She says she was initially excited to take part in the “Bondo” ritual in her homeland of Sierra Leone, where FGM is viewed as a young girl’s initiation into womanhood.
But the 36-year-old mother of five, who now lives in Peckham, south east London, said she was “naive” and was left with complications in later life while giving birth.
She was among 15 young girls to be “initiated” in Sierra Leone after being promised new clothes and gifts.
Describing her ordeal, Kamara said: “When we got to the bush, I was blindfolded. I was taken into a separate room and pinned down by a group of women and a very big woman sat on my chest.
“I was so young and naive that I did not know exactly what was removed until I was an adult.”
“I really went through a lot of trauma,” she said.
“Most women and girls affected don’t know it’s a crime,” said Kamara.
“People who are doing it to their children believe they are doing it for the right reasons. Most cannot read or write so they don’t know it’s against the law here.
“It’s very important to point it out to them and let them know there is help if they find themselves being pressured by their family members or the community.”
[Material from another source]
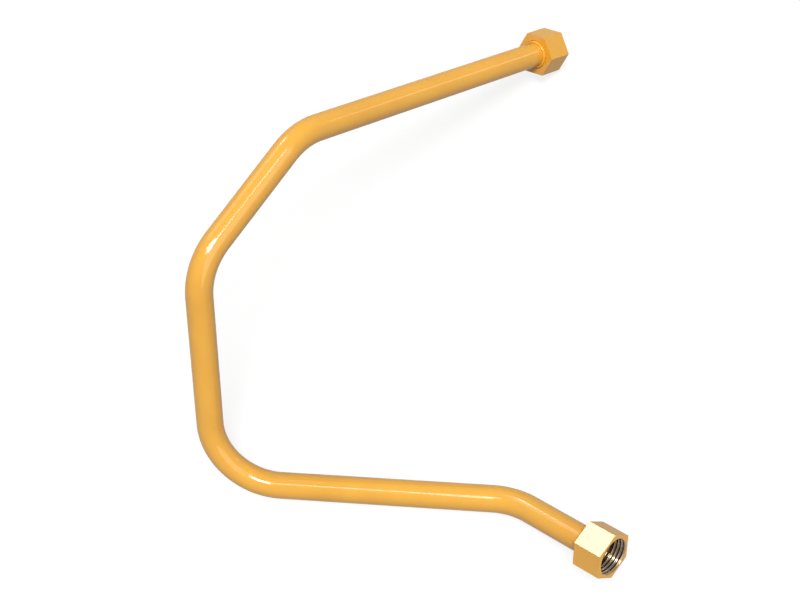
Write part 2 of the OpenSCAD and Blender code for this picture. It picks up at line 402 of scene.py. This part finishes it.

“The fact people are realising how bad the practice is and its effect on girls and women like me, it’s a positive thing. It’s going to take time.”
Police investigations on the rise
The Press Association sent Freedom of Information (FOI) requests to every police force in the UK asking how many cases of FGM had been investigated, and the number of people subsequently arrested or charged, between 2011 and June this year.
Many forces refused to reveal whether any cases were recorded, claiming it was not in the public interest because those involved in the practice might benefit from the information.
Despite the tiny numbers of arrests, Kamara is still pleased the police are doing anything at all. “For the police to be investigating these cases, it shows lots of people are aware now and people working with women and children are confident to ask questions.
“If the prosecutions came it would be a good thing, but we want education.”